[HT to Digby]
CNN ran a piece yesterday on the US Fire Administration’s Emergency Education Network [EENET], which operates under the branch of DHS & FEMA. They produce a channel, the ‘Recovery Channel,’ which is beamed into FEMA-run Disaster Recovery Centers.
From their website: the Recovery Channel “is updated every day to assure the latest and best information is available without interpretation or spin directly from those working “on the ground” to serve disaster victims. The content is a mix of practical on-camera reports, pre-taped interviews, and produced segments and text. The Recovery Channel’s sole objective is to deliver the correct information to disaster victims so that they can make good decisions for themselves and their families.”

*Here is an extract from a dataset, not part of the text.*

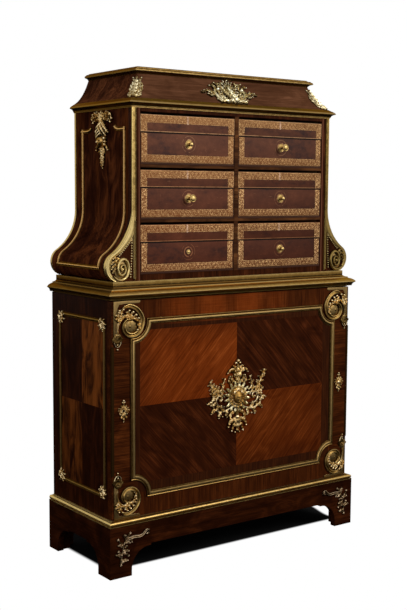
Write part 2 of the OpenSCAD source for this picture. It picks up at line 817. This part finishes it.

Well, not so much on that spin part. Why after the flip.
Here’s the transcript from the CNN broadcast:
Here’s CNN’s Tom Foreman.
TOM FOREMAN, CNN CORRESPONDENT (voice-over): Far from the cleanup, the debris and the angry public meetings.
UNIDENTIFIED FEMALE: I need some answers.
FOREMAN: Seventy miles from Washington in the Maryland countryside, it’s show time for FEMA.
UNIDENTIFIED MALE: In times of crisis, the best help is often just a source of reliable information.
FOREMAN: This is the “Recovery Channel,” produced by the Federal Emergency Management Agency, and airing around the clock via satellite and the Internet.
DIANNA GEE, RECOVERY CHANNEL ANCHOR: It could be the best day and the worst day. The day you finally get to go back to your storm- damaged home.
FOREMAN: FEMA conceived the channel years ago to spread important information after disasters. Following Katrina, it was on in shelters, a plain display about rebuilding, financial aid, help and more. But now, with FEMA accusing the mainstream media of failing to provide enough of that info, the “Recovery Channel” has undergone a makeover.
UNIDENTIFIED MALE: Stay with us. Together, we can build a bright future.
FOREMAN: And at the Annenberg School of Communication, Professor Joe Turow says it’s turned into propaganda.
JOE TUROW, ANNENBERG SCHOOL OF COMMUNICATION: Most of the information was really not the specific kind of factual information one might think, but rather feature and fluff pieces that seemed designed to aggrandize FEMA, and actually the Bush administration, too.
UNIDENTIFIED MALE: I just want to thank FEMA for all they’ve done for us.
FOREMAN: Certainly, the channel conveys no public frustration with FEMA. When the channel was airing this,
JAMILAH FRASER, RECOVERY CHANNEL ANCHOR: The massive effort to clean up Louisiana is still topping our coverage. And to speed up this process, our commander in chief steps in with some additional assistance.
FOREMAN: CNN was airing this: UNIDENTIFIED MALE: What’s wrong with you, Uncle Sam? You drunk? Huh? What you doing with our tax money? Come on, you need to go to rehab, brother.
FOREMAN: Consider this “Focus On Education” report.
FRASER: But one New Orleans school refused to let the doors of education close on them. They just rolled in the wheels of knowledge.
FOREMAN: This segment, this week was about FEMA bringing trailers to a school where a tree destroyed several classrooms.
UNIDENTIFIED MALE: And all of us without FEMA would not be able to be standing here today.
FOREMAN: But this school is not in New Orleans. It’s two hours north and there was no information about more than 100 devastated schools actually in the city, where by the way, almost 8,000 school employees have just been told they’ve officially lost their jobs.
FRASER: Good information for good decisions.
FOREMAN: Another concern. The FEMA logo appears often, but much of the language on the channel suggests it is independent of the very government agency that is running it.
FRASER: Today our lead story is FEMA’s top priority: Housing. A two-week extension for those evacuees in hotels. That’s what FEMA is saying today.
FOREMAN: Critics on Capitol Hill have repeatedly suggested the administration is misusing public funds for domestic propaganda. Senator Frank Lautenberg is one of them and he watched the channel at our request.
SEN. FRANK LAUTENBERG (D), NEW JERSEY: The way this is being done, it’s a fakery. And it shouldn’t — it should be identified as a government product.
FOREMAN: When we contacted FEMA, a spokesperson defended the channel, but after reviewing the questions CNN raised, sent this statement: The agency, it says, is taking immediate measures to ensure that all programming is unmistakably labeled as an official FEMA resource. And it’s eliminating any editorial content.
Armstrong Williams, the US military planting stories in Iraq, faked news reports made to look independent — it’s a systematic tool and an increasingly oft-used device in today’s information wars.